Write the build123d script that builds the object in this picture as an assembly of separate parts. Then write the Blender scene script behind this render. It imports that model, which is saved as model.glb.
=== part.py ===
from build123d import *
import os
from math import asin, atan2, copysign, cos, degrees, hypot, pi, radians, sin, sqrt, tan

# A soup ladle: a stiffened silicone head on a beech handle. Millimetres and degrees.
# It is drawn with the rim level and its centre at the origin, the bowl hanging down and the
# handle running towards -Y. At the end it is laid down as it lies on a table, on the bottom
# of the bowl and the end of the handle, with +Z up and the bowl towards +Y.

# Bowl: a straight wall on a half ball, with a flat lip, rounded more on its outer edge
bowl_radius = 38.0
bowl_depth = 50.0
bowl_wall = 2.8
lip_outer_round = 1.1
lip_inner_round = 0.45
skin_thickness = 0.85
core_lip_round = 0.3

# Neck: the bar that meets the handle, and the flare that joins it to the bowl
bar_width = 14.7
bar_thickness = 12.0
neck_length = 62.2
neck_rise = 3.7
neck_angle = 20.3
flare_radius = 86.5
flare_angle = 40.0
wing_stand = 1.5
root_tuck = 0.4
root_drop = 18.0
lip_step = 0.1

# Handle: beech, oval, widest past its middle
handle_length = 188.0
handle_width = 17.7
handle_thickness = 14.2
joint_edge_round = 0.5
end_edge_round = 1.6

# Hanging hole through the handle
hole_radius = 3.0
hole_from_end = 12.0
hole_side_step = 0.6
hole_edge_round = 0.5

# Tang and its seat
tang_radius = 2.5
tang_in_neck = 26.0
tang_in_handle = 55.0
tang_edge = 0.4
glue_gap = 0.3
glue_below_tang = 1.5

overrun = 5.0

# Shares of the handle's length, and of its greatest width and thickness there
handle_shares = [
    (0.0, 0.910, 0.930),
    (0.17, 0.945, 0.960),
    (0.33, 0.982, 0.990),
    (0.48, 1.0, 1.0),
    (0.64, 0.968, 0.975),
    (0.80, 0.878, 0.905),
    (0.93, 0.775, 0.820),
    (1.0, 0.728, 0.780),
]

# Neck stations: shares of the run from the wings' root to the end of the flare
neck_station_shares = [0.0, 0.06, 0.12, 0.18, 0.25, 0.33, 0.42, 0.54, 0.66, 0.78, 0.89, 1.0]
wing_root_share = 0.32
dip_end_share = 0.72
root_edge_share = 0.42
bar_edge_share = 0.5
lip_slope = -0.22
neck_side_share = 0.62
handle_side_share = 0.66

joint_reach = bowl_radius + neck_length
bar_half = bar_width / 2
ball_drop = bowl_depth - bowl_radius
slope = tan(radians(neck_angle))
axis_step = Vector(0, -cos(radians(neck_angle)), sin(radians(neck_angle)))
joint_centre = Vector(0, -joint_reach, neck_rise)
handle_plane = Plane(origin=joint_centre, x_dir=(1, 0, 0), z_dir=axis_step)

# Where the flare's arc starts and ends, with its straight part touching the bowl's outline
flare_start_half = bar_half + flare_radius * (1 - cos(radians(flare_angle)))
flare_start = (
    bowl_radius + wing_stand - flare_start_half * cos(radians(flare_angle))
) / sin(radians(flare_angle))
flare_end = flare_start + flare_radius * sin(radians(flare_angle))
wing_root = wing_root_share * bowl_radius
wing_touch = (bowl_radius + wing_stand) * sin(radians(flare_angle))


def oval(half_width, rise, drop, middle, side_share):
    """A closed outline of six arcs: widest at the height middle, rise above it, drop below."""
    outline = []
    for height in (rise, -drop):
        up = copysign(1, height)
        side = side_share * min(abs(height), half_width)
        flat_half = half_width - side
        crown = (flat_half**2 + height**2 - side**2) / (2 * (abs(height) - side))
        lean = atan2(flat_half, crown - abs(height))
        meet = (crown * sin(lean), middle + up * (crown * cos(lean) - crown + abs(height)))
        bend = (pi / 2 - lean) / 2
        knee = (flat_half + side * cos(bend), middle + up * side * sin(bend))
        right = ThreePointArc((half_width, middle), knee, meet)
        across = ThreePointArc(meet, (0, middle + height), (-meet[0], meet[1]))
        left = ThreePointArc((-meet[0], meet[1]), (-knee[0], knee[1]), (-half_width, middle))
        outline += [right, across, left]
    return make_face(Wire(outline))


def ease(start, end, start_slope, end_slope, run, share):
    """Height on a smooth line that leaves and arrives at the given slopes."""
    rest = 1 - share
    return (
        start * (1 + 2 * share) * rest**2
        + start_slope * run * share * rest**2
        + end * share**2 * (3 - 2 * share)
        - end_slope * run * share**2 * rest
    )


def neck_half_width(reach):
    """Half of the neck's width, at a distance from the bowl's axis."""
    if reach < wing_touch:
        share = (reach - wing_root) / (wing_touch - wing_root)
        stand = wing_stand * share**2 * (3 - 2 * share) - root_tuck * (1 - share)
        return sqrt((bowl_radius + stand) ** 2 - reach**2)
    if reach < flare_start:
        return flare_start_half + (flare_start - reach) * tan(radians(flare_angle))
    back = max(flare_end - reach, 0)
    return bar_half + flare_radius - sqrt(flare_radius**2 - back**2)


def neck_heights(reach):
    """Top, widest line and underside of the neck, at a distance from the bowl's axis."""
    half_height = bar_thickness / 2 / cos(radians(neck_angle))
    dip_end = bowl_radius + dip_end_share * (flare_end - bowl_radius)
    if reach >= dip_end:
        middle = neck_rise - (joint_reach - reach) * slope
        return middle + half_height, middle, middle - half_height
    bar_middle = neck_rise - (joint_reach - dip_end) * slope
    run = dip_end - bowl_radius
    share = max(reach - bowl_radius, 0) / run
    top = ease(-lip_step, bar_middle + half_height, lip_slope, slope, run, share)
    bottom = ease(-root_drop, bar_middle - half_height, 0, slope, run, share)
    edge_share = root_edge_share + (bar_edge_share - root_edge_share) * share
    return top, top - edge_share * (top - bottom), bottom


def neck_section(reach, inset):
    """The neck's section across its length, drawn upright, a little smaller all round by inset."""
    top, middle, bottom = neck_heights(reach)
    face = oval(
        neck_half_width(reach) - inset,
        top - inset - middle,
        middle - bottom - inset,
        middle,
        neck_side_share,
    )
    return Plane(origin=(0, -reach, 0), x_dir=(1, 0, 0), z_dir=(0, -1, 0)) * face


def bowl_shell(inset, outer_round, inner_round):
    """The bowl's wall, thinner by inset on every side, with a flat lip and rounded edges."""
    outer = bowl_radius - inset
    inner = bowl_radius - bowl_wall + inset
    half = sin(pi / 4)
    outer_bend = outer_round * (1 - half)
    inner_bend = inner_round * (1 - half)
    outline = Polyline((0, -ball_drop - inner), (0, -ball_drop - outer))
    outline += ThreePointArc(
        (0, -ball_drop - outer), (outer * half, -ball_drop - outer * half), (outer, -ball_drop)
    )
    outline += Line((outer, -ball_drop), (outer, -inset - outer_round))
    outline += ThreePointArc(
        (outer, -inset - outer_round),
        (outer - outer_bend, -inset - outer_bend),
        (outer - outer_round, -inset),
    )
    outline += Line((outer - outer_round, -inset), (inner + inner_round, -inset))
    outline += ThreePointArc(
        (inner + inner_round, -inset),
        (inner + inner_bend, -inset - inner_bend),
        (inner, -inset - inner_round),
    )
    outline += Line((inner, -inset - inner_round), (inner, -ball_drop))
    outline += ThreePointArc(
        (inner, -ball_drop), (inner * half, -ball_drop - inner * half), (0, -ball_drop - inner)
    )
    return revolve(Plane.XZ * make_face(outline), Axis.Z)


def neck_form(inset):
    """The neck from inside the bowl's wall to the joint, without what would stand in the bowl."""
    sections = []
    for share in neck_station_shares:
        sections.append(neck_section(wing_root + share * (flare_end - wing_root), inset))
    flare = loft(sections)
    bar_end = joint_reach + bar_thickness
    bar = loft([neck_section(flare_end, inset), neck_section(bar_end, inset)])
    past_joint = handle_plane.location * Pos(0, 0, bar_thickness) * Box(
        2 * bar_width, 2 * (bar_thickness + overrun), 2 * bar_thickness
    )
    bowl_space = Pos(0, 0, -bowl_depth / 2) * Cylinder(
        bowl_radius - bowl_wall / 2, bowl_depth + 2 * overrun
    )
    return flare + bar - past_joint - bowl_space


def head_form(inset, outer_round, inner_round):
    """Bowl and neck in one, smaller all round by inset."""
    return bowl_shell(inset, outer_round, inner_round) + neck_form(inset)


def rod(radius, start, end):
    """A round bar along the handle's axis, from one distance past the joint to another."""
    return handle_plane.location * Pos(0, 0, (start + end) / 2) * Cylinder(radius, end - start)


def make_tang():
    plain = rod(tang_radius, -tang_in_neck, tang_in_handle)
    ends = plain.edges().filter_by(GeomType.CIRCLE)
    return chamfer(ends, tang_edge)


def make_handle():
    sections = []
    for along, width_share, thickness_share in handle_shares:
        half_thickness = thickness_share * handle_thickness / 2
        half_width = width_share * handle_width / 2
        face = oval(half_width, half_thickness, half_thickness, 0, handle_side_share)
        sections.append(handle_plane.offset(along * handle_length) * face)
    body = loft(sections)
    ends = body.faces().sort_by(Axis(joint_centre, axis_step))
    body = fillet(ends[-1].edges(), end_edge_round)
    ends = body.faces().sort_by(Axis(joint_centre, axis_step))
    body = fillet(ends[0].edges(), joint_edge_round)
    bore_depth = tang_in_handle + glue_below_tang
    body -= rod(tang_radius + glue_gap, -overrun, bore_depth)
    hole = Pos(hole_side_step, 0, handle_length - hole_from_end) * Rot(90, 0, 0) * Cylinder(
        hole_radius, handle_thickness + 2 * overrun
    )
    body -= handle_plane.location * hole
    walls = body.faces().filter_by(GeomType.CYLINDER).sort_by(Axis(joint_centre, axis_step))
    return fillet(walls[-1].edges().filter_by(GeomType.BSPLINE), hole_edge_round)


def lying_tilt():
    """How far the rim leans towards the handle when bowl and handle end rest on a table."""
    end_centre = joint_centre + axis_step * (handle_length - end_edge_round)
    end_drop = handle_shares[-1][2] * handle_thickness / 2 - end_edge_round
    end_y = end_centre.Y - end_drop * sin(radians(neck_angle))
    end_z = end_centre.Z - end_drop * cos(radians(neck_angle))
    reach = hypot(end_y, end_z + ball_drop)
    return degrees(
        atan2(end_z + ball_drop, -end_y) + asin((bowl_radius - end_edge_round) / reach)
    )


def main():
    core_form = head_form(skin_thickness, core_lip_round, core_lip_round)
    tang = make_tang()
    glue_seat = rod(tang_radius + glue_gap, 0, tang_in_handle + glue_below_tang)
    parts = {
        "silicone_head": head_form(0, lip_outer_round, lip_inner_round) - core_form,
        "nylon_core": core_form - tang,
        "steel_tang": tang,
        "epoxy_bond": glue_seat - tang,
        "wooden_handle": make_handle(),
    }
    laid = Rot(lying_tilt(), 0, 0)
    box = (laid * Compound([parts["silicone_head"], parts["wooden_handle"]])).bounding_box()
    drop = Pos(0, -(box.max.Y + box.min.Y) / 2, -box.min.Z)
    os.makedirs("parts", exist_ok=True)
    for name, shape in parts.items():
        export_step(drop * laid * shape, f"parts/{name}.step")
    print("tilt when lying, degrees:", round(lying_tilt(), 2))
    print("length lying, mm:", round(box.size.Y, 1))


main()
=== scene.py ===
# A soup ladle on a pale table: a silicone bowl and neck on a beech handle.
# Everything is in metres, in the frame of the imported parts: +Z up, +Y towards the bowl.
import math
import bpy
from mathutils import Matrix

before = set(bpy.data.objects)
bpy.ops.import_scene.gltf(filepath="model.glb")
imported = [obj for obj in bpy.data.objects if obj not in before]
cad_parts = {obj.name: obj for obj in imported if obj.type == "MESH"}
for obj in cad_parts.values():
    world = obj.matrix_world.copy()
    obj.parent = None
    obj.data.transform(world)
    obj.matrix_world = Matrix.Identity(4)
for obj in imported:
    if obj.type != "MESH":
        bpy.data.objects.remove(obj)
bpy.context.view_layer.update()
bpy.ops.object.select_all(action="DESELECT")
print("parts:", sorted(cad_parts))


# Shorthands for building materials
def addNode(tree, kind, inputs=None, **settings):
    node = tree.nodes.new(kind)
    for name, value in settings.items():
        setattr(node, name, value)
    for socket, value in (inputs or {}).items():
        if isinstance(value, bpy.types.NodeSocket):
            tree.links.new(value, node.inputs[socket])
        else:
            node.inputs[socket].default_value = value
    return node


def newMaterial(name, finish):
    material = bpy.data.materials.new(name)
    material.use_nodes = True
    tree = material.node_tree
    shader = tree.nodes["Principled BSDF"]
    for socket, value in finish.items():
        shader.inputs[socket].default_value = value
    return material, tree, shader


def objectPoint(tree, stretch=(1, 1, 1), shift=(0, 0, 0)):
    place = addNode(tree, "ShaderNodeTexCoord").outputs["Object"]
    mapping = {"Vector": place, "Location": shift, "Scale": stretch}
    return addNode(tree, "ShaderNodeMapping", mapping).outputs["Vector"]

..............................

## Written exercise:
Output only the lines from the one holding "before = set(bpy.data.objects)" through the last line above, exactly as they appear.

## Full solution:
before = set(bpy.data.objects)
bpy.ops.import_scene.gltf(filepath="model.glb")
imported = [obj for obj in bpy.data.objects if obj not in before]
cad_parts = {obj.name: obj for obj in imported if obj.type == "MESH"}
for obj in cad_parts.values():
    world = obj.matrix_world.copy()
    obj.parent = None
    obj.data.transform(world)
    obj.matrix_world = Matrix.Identity(4)
for obj in imported:
    if obj.type != "MESH":
        bpy.data.objects.remove(obj)
bpy.context.view_layer.update()
bpy.ops.object.select_all(action="DESELECT")
print("parts:", sorted(cad_parts))


# Shorthands for building materials
def addNode(tree, kind, inputs=None, **settings):
    node = tree.nodes.new(kind)
    for name, value in settings.items():
        setattr(node, name, value)
    for socket, value in (inputs or {}).items():
        if isinstance(value, bpy.types.NodeSocket):
            tree.links.new(value, node.inputs[socket])
        else:
            node.inputs[socket].default_value = value
    return node


def newMaterial(name, finish):
    material = bpy.data.materials.new(name)
    material.use_nodes = True
    tree = material.node_tree
    shader = tree.nodes["Principled BSDF"]
    for socket, value in finish.items():
        shader.inputs[socket].default_value = value
    return material, tree, shader


def objectPoint(tree, stretch=(1, 1, 1), shift=(0, 0, 0)):
    place = addNode(tree, "ShaderNodeTexCoord").outputs["Object"]
    mapping = {"Vector": place, "Location": shift, "Scale": stretch}
    return addNode(tree, "ShaderNodeMapping", mapping).outputs["Vector"]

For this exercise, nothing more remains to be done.